** Directive **
Restate, exactly and only, the lines from the first through the line containing "COURSE_MM = LENGTH / 132".

[BEGIN]

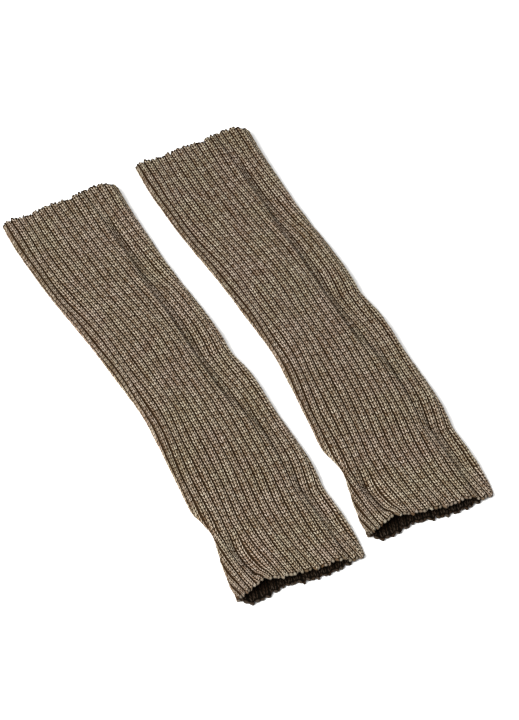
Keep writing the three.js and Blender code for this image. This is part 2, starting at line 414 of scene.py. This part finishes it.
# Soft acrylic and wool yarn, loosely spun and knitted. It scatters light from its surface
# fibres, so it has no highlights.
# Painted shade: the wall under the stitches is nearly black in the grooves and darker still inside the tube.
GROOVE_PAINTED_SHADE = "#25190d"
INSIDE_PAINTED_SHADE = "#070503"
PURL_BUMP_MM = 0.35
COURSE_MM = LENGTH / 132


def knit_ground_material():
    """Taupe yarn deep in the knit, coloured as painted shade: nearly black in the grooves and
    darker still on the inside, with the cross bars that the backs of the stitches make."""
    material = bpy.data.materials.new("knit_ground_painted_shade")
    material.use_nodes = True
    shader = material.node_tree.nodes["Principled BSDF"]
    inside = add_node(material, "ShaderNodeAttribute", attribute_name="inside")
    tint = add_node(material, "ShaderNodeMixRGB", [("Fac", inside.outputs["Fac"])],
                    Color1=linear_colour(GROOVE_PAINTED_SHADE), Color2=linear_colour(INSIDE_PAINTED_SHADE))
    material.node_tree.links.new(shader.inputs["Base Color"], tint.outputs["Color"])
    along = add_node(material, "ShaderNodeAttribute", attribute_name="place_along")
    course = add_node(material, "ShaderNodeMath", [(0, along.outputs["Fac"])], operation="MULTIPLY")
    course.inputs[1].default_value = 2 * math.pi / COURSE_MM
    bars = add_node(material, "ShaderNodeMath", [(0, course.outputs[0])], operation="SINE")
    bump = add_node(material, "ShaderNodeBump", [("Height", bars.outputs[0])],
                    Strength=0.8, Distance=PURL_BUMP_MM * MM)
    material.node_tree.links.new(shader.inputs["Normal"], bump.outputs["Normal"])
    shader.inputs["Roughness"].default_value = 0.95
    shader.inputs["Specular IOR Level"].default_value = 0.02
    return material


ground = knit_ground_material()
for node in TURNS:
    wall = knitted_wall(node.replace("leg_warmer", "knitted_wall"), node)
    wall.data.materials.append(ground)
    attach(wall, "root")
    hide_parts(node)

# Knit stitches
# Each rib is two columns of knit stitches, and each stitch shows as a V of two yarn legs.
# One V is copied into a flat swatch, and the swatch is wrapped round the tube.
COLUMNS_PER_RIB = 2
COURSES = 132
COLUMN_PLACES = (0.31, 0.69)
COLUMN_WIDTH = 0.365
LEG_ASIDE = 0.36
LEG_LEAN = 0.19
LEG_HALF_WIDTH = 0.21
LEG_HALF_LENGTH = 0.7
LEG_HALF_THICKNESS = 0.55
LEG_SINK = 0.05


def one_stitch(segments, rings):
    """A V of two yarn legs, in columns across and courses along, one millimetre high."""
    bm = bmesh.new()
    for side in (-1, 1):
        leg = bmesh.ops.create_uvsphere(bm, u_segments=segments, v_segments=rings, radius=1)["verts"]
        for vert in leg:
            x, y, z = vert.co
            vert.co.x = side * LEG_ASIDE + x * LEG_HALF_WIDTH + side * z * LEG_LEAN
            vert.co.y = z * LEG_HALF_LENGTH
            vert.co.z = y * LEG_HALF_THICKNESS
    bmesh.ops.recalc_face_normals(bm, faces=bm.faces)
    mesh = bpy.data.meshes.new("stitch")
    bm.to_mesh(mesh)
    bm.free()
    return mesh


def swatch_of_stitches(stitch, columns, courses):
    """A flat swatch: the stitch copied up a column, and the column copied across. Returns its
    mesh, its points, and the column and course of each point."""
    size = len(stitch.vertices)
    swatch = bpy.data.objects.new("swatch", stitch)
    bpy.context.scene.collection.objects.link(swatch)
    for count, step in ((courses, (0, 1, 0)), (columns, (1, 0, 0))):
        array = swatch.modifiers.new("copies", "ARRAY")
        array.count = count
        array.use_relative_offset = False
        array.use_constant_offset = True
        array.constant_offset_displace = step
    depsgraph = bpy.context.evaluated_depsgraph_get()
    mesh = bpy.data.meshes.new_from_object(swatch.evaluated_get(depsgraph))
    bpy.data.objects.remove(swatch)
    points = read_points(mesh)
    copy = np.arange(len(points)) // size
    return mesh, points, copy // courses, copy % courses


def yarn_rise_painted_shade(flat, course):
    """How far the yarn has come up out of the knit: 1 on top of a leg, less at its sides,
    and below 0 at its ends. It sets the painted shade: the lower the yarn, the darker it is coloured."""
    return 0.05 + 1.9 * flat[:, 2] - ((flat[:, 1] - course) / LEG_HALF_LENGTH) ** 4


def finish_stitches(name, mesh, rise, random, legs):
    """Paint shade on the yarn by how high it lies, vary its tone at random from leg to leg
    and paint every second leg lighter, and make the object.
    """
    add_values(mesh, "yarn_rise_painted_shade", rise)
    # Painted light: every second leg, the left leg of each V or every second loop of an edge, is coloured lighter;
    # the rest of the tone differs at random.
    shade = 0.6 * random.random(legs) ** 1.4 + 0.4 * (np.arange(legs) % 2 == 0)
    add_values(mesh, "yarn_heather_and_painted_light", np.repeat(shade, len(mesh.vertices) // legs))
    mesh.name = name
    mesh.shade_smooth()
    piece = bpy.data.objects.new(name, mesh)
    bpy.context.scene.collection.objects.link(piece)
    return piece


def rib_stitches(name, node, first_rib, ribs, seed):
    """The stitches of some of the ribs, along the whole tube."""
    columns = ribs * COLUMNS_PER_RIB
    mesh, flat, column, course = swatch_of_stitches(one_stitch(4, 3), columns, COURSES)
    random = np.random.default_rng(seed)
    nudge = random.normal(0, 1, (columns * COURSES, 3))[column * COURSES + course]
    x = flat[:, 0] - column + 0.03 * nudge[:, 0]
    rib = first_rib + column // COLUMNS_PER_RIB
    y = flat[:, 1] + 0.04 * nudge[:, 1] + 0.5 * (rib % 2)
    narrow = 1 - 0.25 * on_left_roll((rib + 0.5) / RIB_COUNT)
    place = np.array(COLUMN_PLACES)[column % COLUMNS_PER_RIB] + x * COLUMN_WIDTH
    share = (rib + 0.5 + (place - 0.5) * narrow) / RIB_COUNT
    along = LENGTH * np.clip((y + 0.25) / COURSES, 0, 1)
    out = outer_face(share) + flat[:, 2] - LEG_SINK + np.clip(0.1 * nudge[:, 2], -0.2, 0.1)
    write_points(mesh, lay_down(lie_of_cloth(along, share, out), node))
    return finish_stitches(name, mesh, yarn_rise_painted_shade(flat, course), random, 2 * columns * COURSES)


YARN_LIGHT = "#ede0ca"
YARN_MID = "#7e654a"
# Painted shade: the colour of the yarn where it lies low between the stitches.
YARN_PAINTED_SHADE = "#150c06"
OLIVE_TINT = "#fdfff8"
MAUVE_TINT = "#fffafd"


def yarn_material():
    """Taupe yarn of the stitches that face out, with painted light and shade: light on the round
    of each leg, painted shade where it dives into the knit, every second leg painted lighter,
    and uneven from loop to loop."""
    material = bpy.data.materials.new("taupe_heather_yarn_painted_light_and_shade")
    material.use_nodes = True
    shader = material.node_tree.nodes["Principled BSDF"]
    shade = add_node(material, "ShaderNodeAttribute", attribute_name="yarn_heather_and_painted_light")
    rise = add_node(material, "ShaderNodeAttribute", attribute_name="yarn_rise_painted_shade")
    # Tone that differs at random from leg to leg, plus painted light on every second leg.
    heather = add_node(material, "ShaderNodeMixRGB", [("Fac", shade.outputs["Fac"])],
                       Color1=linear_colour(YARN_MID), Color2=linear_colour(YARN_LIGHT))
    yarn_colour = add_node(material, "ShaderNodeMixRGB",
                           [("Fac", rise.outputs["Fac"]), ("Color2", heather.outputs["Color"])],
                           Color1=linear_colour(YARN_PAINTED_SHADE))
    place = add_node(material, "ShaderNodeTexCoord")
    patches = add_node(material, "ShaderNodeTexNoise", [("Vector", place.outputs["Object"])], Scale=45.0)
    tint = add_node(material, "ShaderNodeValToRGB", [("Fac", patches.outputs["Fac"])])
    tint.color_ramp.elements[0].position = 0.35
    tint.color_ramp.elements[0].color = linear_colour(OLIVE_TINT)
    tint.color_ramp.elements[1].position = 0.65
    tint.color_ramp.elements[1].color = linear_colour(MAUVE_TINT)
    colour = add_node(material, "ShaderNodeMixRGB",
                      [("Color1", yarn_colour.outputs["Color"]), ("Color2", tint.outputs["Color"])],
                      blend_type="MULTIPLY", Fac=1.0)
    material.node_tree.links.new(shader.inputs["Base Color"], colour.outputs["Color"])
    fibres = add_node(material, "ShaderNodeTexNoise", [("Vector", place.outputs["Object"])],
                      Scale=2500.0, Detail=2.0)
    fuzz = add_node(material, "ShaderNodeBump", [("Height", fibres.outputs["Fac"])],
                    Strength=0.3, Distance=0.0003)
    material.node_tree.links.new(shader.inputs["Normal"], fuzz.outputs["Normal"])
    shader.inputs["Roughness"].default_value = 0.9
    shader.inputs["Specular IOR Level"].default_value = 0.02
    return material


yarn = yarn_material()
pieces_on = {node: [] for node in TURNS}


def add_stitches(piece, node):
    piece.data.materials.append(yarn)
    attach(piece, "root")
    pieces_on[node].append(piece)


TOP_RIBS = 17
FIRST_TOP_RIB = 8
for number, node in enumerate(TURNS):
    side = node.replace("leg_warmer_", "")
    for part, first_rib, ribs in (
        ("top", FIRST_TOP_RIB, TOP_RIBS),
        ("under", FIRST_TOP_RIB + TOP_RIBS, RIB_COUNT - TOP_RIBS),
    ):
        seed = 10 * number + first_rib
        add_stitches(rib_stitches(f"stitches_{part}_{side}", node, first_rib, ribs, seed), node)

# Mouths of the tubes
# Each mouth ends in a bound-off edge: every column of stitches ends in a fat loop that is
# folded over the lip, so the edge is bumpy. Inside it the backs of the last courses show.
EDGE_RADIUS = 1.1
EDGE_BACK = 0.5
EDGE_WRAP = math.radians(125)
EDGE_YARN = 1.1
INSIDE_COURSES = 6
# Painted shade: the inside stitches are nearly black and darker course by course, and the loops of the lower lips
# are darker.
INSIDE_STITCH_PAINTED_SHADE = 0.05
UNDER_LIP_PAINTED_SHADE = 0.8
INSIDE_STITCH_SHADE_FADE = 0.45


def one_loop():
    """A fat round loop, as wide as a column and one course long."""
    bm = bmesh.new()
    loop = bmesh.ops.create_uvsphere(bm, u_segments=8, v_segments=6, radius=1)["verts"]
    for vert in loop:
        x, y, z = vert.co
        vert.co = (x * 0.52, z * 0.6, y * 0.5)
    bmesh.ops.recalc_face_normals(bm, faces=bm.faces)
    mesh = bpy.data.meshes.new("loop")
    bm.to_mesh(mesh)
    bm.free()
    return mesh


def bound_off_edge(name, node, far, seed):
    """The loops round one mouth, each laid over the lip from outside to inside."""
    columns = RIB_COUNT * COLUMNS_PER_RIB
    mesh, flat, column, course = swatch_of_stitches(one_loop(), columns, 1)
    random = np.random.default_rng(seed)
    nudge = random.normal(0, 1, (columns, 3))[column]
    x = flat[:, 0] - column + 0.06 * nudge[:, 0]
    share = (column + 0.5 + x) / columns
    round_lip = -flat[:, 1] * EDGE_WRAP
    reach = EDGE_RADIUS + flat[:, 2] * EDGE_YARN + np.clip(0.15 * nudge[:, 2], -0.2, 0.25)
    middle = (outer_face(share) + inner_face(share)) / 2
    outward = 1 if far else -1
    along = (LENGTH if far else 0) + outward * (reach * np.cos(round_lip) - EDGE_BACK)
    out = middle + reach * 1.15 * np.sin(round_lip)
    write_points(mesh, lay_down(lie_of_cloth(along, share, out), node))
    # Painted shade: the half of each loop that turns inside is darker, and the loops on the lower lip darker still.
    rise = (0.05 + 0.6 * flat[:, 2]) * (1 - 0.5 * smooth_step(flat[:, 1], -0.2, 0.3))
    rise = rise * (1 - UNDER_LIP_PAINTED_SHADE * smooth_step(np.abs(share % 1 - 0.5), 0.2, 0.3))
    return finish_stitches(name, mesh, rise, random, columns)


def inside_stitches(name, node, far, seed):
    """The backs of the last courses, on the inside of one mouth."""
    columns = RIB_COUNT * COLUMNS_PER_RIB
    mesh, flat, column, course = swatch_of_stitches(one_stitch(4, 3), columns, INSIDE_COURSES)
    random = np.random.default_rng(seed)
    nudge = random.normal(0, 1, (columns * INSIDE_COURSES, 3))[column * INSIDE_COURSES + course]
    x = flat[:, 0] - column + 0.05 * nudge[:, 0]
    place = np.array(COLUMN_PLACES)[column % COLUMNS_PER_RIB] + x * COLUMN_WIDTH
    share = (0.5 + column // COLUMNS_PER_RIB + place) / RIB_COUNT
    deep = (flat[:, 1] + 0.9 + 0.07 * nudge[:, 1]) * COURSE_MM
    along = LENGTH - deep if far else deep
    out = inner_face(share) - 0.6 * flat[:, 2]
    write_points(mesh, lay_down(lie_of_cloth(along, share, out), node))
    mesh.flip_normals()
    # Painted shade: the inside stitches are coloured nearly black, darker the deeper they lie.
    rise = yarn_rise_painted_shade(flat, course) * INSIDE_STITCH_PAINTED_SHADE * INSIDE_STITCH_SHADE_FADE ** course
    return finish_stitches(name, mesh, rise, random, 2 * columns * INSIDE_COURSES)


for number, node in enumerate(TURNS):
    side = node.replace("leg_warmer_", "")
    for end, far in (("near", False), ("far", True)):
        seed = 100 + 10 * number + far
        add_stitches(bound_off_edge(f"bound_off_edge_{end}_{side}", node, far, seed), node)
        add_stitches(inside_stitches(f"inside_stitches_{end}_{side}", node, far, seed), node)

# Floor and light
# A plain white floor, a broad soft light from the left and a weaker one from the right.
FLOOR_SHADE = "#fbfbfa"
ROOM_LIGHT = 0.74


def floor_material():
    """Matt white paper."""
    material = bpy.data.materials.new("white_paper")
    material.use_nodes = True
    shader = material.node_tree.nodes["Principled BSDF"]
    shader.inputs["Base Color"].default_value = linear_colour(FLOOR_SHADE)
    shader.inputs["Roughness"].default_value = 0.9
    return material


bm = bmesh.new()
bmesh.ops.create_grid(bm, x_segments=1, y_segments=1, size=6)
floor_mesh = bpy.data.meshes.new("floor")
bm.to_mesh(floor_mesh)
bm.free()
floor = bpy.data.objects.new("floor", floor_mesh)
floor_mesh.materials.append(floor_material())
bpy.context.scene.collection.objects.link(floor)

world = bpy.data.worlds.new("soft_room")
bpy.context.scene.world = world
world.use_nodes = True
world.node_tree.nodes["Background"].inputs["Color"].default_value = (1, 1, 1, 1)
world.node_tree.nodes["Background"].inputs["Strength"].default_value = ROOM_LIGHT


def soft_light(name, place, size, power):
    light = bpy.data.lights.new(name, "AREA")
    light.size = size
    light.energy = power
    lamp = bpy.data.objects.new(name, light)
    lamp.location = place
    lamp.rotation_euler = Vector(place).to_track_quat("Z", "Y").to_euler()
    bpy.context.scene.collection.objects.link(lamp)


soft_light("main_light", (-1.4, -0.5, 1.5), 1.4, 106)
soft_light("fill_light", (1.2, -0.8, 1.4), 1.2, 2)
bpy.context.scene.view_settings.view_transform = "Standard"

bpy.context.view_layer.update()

[END]

** Answer to this exercise **
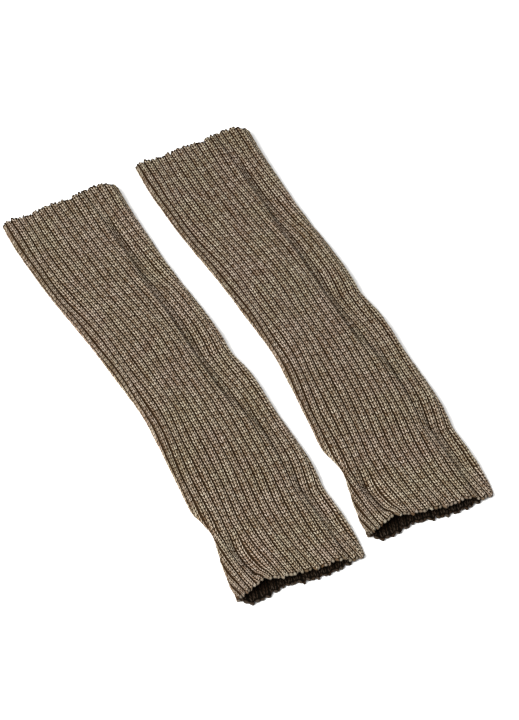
Keep writing the three.js and Blender code for this image. This is part 2, starting at line 414 of scene.py. This part finishes it.
# Soft acrylic and wool yarn, loosely spun and knitted. It scatters light from its surface
# fibres, so it has no highlights.
# Painted shade: the wall under the stitches is nearly black in the grooves and darker still inside the tube.
GROOVE_PAINTED_SHADE = "#25190d"
INSIDE_PAINTED_SHADE = "#070503"
PURL_BUMP_MM = 0.35
COURSE_MM = LENGTH / 132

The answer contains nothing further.